La Nobel de la guerra
En la promoción de la línea más belicista frente a Venezuela, no solo Rubio, Stephen Miller u otros políticos guerreristas han tomado parte. Desde enero, María Corina Machado, junto a otros miembros de la oposición, comenzaron a persuadir a políticos nominados por Trump para la formación de su administración, persiguiendo, a través de estos, que el mandatario norteamericano terminase por abrazar la tesis de que Maduro constituía una pieza clave dentro del Tren de Aragua y el Cártel de los Soles.
Machado, en diversas reuniones con altas figuras de la política estadounidense, sostuvo recurrentemente este argumento, hasta que las mismas fueron catalogadas como organizaciones terroristas.
La Nobel de la Paz, asimismo, ha insistido durante los últimos meses en promover la idea de que las fuerzas armadas y los cuerpos policiales están cada vez más distanciados de Maduro y el chavismo, al tiempo que su apoyo popular ha descendido a niveles récord.
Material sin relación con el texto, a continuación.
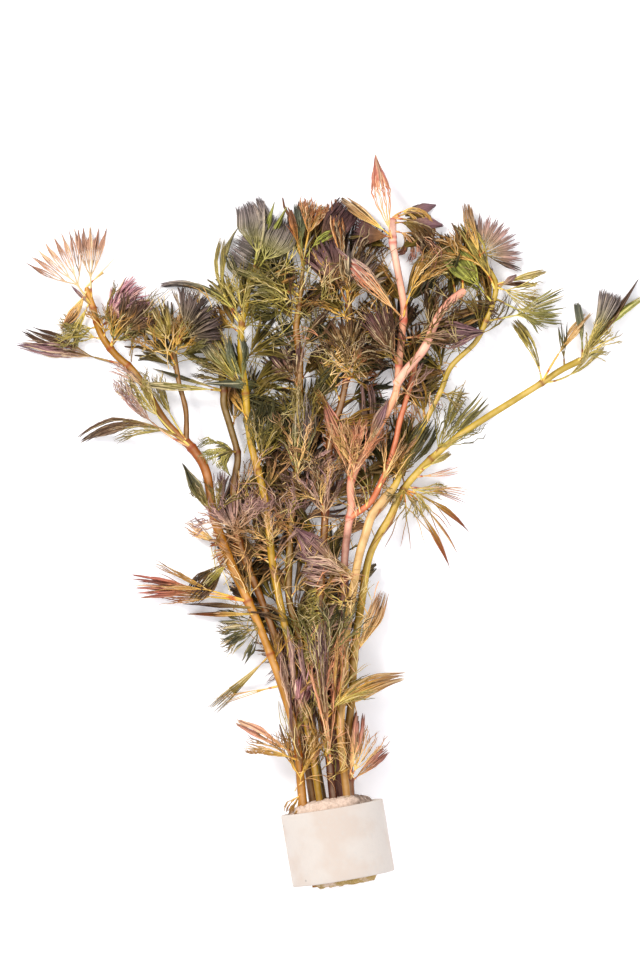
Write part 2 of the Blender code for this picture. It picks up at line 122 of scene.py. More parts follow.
def addNode(tree, kind, settings=None, sockets=None, output=0):
    made = tree.nodes.new(kind)
    for name, value in (settings or {}).items():
        if name == "stops":
            rampStops(made.color_ramp, value)
        else:
            setattr(made, name, value)
    for place, value in (sockets or {}).items():
        plug(tree, made.inputs[place], value)
    return Wire(tree, made.outputs[output])


class Finish:  # a material whose nodes are added by type, settings and socket values
    def __init__(self, name):
        self.material = bpy.data.materials.new(name)
        self.material.use_nodes = True
        self.tree = self.material.node_tree
        self.shader = self.tree.nodes["Principled BSDF"]

    def node(self, kind, settings=None, sockets=None, output=0):
        return addNode(self.tree, "ShaderNode" + kind, settings, sockets, output)

    def attribute(self, name):
        return self.node("Attribute", {"attribute_name": name}, output="Fac")

    def place(self):
        return self.node("TexCoord", output="Object")

    def cloud(self, scale, detail=2.0, roughness=0.5, at=None):
        sockets = {"Vector": at or self.place(), "Scale": scale, "Detail": detail, "Roughness": roughness}
        return self.node("TexNoise", None, sockets)

    def ramp(self, value, *stops):
        return self.node("ValToRGB", {"stops": stops}, {0: value})

    def between(self, value, low, high):  # 0 below low, 1 above high, smooth in between
        return self.node(
            "MapRange", {"interpolation_type": "SMOOTHSTEP"}, {0: value, 1: low, 2: high, 3: 0.0, 4: 1.0}
        )

    def mix(self, factor, first, second):
        return self.node("Mix", {"data_type": "RGBA"}, {0: factor, 6: first, 7: second}, output=2)

    def dim(self, colour, factor):
        return self.node("VectorMath", {"operation": "SCALE"}, {0: colour, "Scale": factor})

    def bump(self, height, strength, distance):
        return self.node("Bump", None, {"Height": height, "Strength": strength, "Distance": distance})

    def set(self, **sockets):
        for name, value in sockets.items():
            plug(self.tree, self.shader.inputs[name.replace("_", " ")], value)
        return self.material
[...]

Con estos postulados —de dudosa veracidad— Corina Machado intenta generar un escenario factible para el desarrollo de mayores presiones, sin descartar la intervención.
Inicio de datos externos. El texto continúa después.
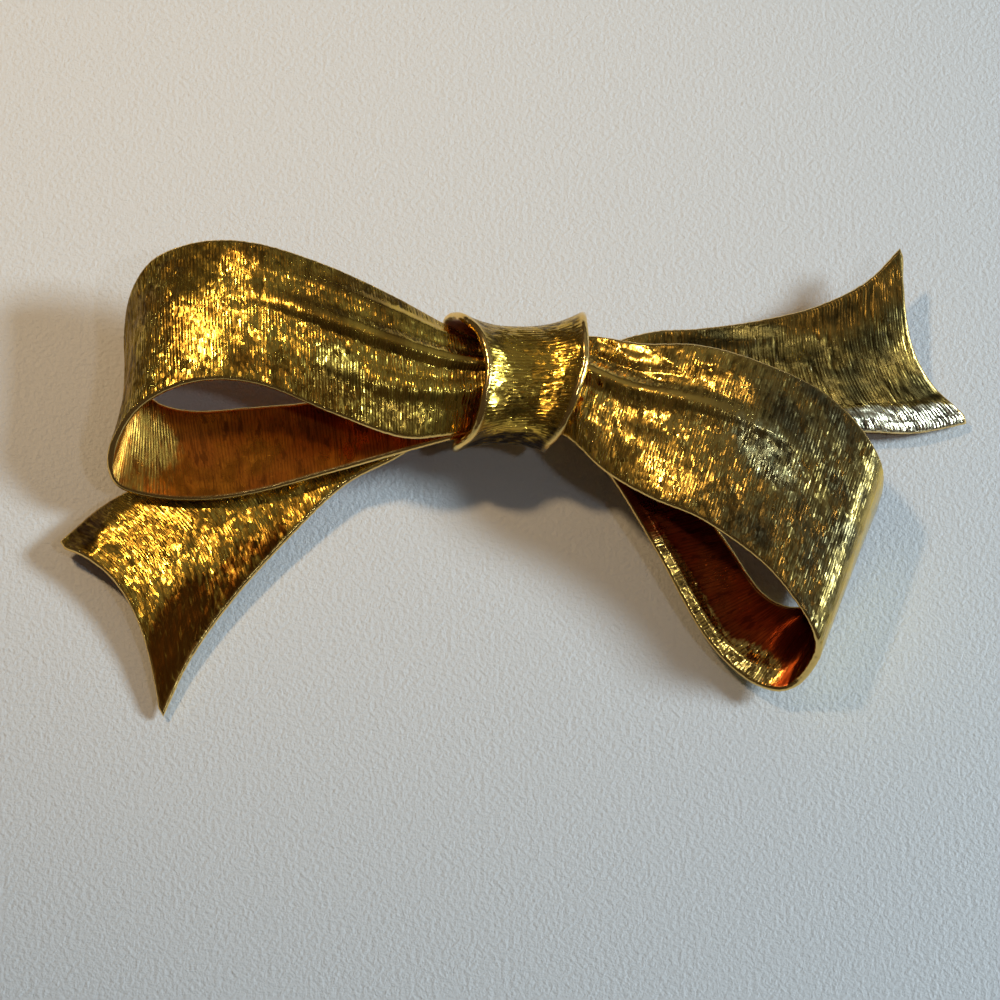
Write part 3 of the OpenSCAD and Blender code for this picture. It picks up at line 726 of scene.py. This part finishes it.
    # the worn places and the places of painted highlight, reflection and shade have ragged edges
    ragged = node("ShaderNodeMath", {0: mottle(RAGGED_MM, 3.0, 0.6), 1: 1.6, 2: worn_and_painted_light_mask},
                  operation="MULTIPLY_ADD")
    worn_and_painted_light_share = node("ShaderNodeMapRange", {0: ragged, 1: 1.0, 2: 1.7}, interpolation_type="SMOOTHSTEP")
    # mix in the film, the worn places and the places of painted highlight, reflection and shade, the
    # patina with its painted shade in the cuts, and the rims painted paler, partly as a highlight
    plate = linear(gold)
    for share, tone in ((film, dull), (worn_and_painted_light_share, worn_and_painted_light), (cut, patina_and_painted_shade), (rim, RIM_WEAR_AND_HIGHLIGHT_GOLD)):
        plate = node("ShaderNodeMix", {"Factor": share, 6: plate, 7: linear(tone)},
                     data_type="RGBA").outputs[2]
    gloss = node("ShaderNodeMapRange", {0: mottle(GLOSS_MM, 2.0, 0.6, (2.0, 8.0, 5.0)),
                                        1: 0.35, 2: 0.65, 3: PLATE_ROUGH_LEAST * rough,
                                        4: PLATE_ROUGH_MOST * rough},
                 interpolation_type="SMOOTHSTEP")
    for share, value in ((film, FILM_ROUGH * rough), (cut, CUT_ROUGH), (polished, POLISHED_ROUGH),
                         (worn_and_painted_light_share, worn_and_painted_light_rough), (rim, RIM_ROUGH)):
        gloss = node("ShaderNodeMix", {"Factor": share, "A": gloss, "B": value}, data_type="FLOAT")
    shader = node("ShaderNodeBsdfPrincipled", {"Base Color": plate, "Metallic": 1.0,
                                               "Roughness": gloss, "Normal": bump})
    node("ShaderNodeOutputMaterial", {"Surface": shader})
    return material


def tumbled_brass(name):
    """Brass bar and wire with a gold wash, tumbled: a soft even gloss, with faint grain and tone."""
    material = new_material(name)
    node = partial(add, material.node_tree)
    at = node("ShaderNodeTexCoord").outputs["Object"]
    grain = node("ShaderNodeTexNoise", {"Vector": at, "Scale": 1 / (TUMBLED_MM * MM), "Detail": 3.0})
    tone = node("ShaderNodeMix", {"Factor": grain, 6: linear("#D9B368"), 7: linear("#B58A45")},
                data_type="RGBA").outputs[2]
    gloss = node("ShaderNodeMapRange", {0: grain, 3: 0.28, 4: 0.45})
    bump = node("ShaderNodeBump", {"Height": grain, "Distance": TUMBLED_DEPTH * MM})
    shader = node("ShaderNodeBsdfPrincipled", {"Base Color": tone, "Metallic": 1.0,
                                               "Roughness": gloss, "Normal": bump})
    node("ShaderNodeOutputMaterial", {"Surface": shader})
    return material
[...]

Para la consecución de sus intereses, ha pregonado durante meses las ventajas que para los inversionistas y financistas extranjeros se abrirían en la nación luego de consumada la transición.
En sus ejercicios de cabildeo en importantes foros como el American Business Forum, el CeraWeek o el Council of the Americas, ha vendido una visión de la Venezuela poschavista notablemente atractiva para las grandes transnacionales. La privatización del petróleo y el gas, como de otras importantes reservas del país, representan las principales basas del programa de una Machado casualmente financiada y asesorada por algunos de los más poderosos círculos libertarios norteamericanos.
De esta manera, el proyecto belicista en Venezuela, más allá de la credibilidad real que Trump y su entorno puedan otorgar a las denuncias de los lazos del gobierno bolivariano con el crimen organizado, resulta sumamente atrayente para la Casa Blanca y las grandes compañías norteamericanas, más en un contexto de inflación económica e inestabilidad de los precios de los hidrocarburos.